Short problem
Write out all of the data exactly as it appears.

Dataset extract

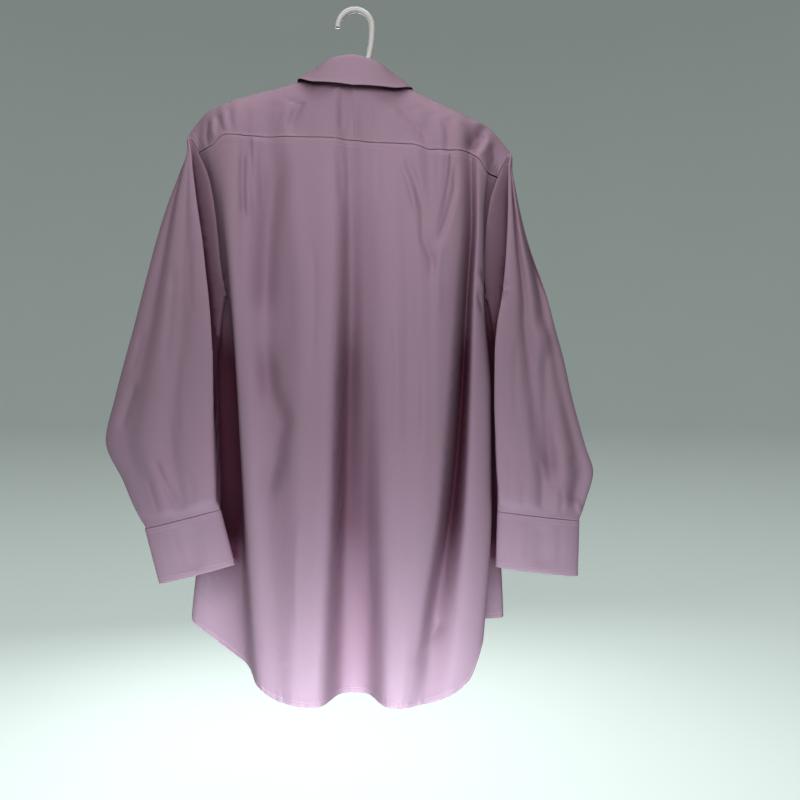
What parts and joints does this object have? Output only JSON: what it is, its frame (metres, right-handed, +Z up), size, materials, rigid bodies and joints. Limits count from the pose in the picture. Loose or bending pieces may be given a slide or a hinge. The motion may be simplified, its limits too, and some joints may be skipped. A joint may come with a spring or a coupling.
{
  "type": "long sleeve dress shirt on a hanger",
  "caption": "A plain collared dress shirt with long cuffed sleeves and curved tails, hanging on a plastic tube hanger by its hook.",
  "frame": {"origin": "where the hanger's hook rests on what carries it, at the inner top of the hook", "axes": "+Z up, the shirt's front faces -Y, +X is the wearer's left"},
  "size_m": [0.6242, 0.1321, 0.8882],
  "materials": {
    "shirt_cloth": "smooth woven cotton with a soft sheen",
    "button_plastic": "pearly",
    "hanger_plastic": "satin white"
  },
  "bodies": {
    "root": {"yoke_left": "shirt_cloth", "yoke_right": "shirt_cloth", "back_panel": "shirt_cloth", "front_left": "shirt_cloth", "front_right": "shirt_cloth", "front_placket": "shirt_cloth", "collar_stand": "shirt_cloth", "collar_fall": "shirt_cloth", "sleeve_left": "shirt_cloth", "sleeve_right": "shirt_cloth", "sleeve_placket_left": "shirt_cloth", "sleeve_placket_right": "shirt_cloth", "cuff_left": "shirt_cloth", "cuff_right": "shirt_cloth", "button_1": "button_plastic", "button_2": "button_plastic", "button_3": "button_plastic", "button_4": "button_plastic", "button_5": "button_plastic", "button_6": "button_plastic", "cuff_button_left": "button_plastic", "cuff_button_right": "button_plastic", "hanger": "hanger_plastic"}
  },
  "joints": []
}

Complete answer
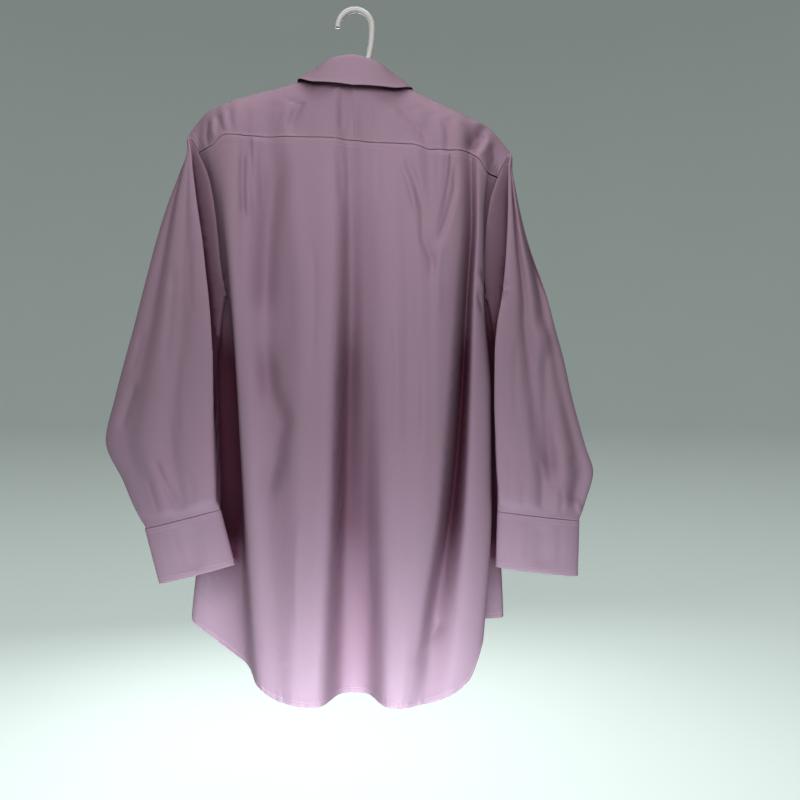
What parts and joints does this object have? Output only JSON: what it is, its frame (metres, right-handed, +Z up), size, materials, rigid bodies and joints. Limits count from the pose in the picture. Loose or bending pieces may be given a slide or a hinge. The motion may be simplified, its limits too, and some joints may be skipped. A joint may come with a spring or a coupling.
{
  "type": "long sleeve dress shirt on a hanger",
  "caption": "A plain collared dress shirt with long cuffed sleeves and curved tails, hanging on a plastic tube hanger by its hook.",
  "frame": {"origin": "where the hanger's hook rests on what carries it, at the inner top of the hook", "axes": "+Z up, the shirt's front faces -Y, +X is the wearer's left"},
  "size_m": [0.6242, 0.1321, 0.8882],
  "materials": {
    "shirt_cloth": "smooth woven cotton with a soft sheen",
    "button_plastic": "pearly",
    "hanger_plastic": "satin white"
  },
  "bodies": {
    "root": {"yoke_left": "shirt_cloth", "yoke_right": "shirt_cloth", "back_panel": "shirt_cloth", "front_left": "shirt_cloth", "front_right": "shirt_cloth", "front_placket": "shirt_cloth", "collar_stand": "shirt_cloth", "collar_fall": "shirt_cloth", "sleeve_left": "shirt_cloth", "sleeve_right": "shirt_cloth", "sleeve_placket_left": "shirt_cloth", "sleeve_placket_right": "shirt_cloth", "cuff_left": "shirt_cloth", "cuff_right": "shirt_cloth", "button_1": "button_plastic", "button_2": "button_plastic", "button_3": "button_plastic", "button_4": "button_plastic", "button_5": "button_plastic", "button_6": "button_plastic", "cuff_button_left": "button_plastic", "cuff_button_right": "button_plastic", "hanger": "hanger_plastic"}
  },
  "joints": []
}